■ Provided data ■
━━━━━━━━━━

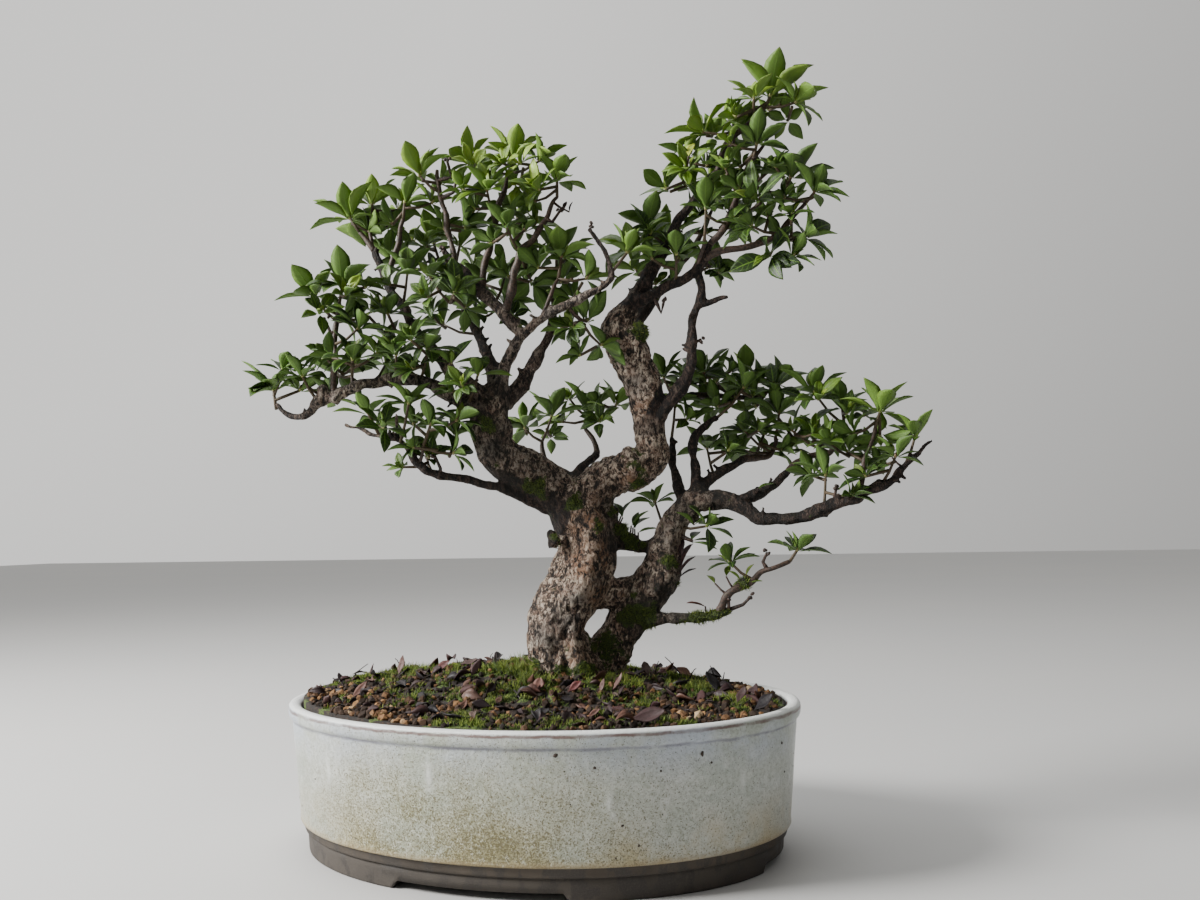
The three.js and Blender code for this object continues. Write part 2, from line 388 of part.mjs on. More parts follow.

━━━━━━━━━━

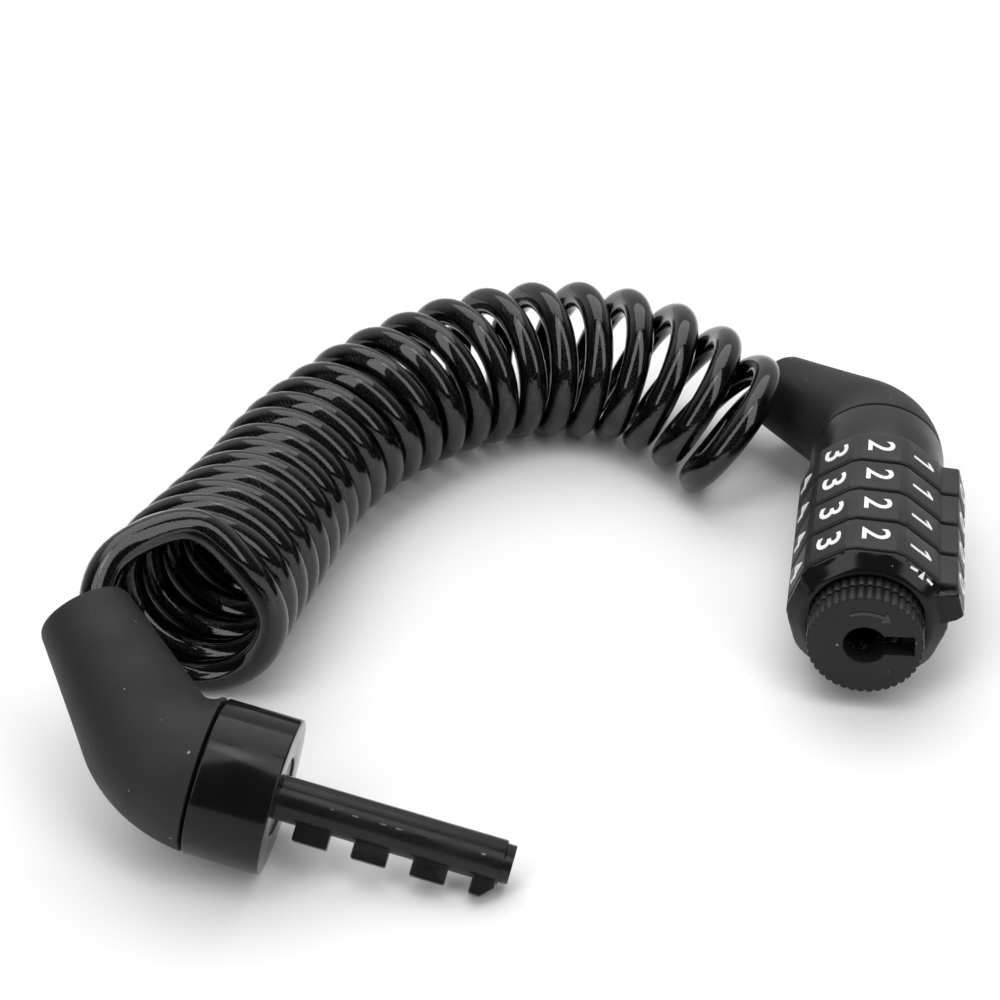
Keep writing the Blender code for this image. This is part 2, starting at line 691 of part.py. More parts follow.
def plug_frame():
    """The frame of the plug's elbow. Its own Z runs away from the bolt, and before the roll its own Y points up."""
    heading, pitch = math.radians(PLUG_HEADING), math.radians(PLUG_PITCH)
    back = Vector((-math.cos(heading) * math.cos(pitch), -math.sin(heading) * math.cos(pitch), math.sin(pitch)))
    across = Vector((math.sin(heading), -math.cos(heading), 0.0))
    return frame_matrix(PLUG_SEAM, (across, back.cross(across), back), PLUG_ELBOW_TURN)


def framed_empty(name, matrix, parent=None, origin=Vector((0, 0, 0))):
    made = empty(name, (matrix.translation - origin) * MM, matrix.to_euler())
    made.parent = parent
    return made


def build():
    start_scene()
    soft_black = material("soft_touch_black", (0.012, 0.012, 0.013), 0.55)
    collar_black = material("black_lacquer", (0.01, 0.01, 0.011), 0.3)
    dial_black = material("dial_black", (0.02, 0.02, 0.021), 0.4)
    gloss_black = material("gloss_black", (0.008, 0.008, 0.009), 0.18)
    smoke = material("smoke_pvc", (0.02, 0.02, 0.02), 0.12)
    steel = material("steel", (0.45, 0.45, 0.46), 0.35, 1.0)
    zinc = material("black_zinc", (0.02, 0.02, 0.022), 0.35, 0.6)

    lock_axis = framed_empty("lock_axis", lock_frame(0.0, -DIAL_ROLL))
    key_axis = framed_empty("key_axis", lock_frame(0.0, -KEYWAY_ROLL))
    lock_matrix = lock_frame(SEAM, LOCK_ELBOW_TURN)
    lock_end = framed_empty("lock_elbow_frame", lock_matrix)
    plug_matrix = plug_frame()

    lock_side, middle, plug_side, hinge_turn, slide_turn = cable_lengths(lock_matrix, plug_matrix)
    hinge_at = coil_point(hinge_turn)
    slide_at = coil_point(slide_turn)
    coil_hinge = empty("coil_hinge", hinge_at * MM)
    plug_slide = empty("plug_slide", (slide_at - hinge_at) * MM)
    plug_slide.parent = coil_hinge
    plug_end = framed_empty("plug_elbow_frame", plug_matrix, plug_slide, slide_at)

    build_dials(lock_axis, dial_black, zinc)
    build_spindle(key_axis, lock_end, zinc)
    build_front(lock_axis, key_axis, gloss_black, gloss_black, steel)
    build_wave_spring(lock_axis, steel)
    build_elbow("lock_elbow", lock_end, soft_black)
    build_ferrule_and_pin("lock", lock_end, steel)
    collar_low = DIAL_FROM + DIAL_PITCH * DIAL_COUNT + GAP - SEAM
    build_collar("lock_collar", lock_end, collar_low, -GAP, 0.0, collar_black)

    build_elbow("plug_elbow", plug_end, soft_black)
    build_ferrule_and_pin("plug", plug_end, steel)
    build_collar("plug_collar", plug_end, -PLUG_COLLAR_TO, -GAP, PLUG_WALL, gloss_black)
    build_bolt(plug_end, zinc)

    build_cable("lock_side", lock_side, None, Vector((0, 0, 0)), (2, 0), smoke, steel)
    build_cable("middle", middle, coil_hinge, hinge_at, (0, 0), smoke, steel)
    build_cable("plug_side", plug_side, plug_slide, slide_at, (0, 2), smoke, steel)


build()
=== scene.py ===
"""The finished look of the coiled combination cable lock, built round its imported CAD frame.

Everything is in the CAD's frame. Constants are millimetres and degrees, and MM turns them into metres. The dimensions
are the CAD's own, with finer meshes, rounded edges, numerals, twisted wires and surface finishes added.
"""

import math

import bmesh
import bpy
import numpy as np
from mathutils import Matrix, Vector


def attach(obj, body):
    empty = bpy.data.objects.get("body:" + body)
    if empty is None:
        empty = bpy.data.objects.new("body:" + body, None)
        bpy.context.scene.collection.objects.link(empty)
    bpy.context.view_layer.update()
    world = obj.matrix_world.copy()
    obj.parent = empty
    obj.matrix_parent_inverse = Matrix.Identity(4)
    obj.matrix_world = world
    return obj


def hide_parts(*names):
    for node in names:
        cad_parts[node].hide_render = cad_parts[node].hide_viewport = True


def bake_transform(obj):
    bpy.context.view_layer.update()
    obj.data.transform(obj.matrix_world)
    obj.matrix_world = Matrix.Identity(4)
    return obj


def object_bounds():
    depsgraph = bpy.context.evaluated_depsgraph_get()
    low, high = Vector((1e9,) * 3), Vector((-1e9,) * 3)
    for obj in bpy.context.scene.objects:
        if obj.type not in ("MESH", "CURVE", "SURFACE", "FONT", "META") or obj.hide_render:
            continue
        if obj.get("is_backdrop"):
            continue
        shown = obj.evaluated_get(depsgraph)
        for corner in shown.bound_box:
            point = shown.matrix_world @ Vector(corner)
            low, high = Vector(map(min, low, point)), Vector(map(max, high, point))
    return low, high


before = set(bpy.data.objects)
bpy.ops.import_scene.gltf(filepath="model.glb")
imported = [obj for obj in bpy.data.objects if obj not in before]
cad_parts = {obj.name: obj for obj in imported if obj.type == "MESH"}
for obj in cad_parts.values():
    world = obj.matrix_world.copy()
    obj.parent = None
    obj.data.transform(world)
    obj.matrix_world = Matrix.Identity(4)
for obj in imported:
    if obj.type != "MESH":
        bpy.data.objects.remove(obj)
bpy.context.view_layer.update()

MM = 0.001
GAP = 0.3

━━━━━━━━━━

■ Your instructions ■
What is wanted is an exact copy of the lines from the line containing "(2, 0), smoke, steel)" to the line containing "depsgraph = bpy.context.evaluated_depsgraph_get()", both lines included, and of no other line.

■ Final answer ■
    build_cable("lock_side", lock_side, None, Vector((0, 0, 0)), (2, 0), smoke, steel)
    build_cable("middle", middle, coil_hinge, hinge_at, (0, 0), smoke, steel)
    build_cable("plug_side", plug_side, plug_slide, slide_at, (0, 2), smoke, steel)


build()
=== scene.py ===
"""The finished look of the coiled combination cable lock, built round its imported CAD frame.

Everything is in the CAD's frame. Constants are millimetres and degrees, and MM turns them into metres. The dimensions
are the CAD's own, with finer meshes, rounded edges, numerals, twisted wires and surface finishes added.
"""

import math

import bmesh
import bpy
import numpy as np
from mathutils import Matrix, Vector


def attach(obj, body):
    empty = bpy.data.objects.get("body:" + body)
    if empty is None:
        empty = bpy.data.objects.new("body:" + body, None)
        bpy.context.scene.collection.objects.link(empty)
    bpy.context.view_layer.update()
    world = obj.matrix_world.copy()
    obj.parent = empty
    obj.matrix_parent_inverse = Matrix.Identity(4)
    obj.matrix_world = world
    return obj


def hide_parts(*names):
    for node in names:
        cad_parts[node].hide_render = cad_parts[node].hide_viewport = True


def bake_transform(obj):
    bpy.context.view_layer.update()
    obj.data.transform(obj.matrix_world)
    obj.matrix_world = Matrix.Identity(4)
    return obj


def object_bounds():
    depsgraph = bpy.context.evaluated_depsgraph_get()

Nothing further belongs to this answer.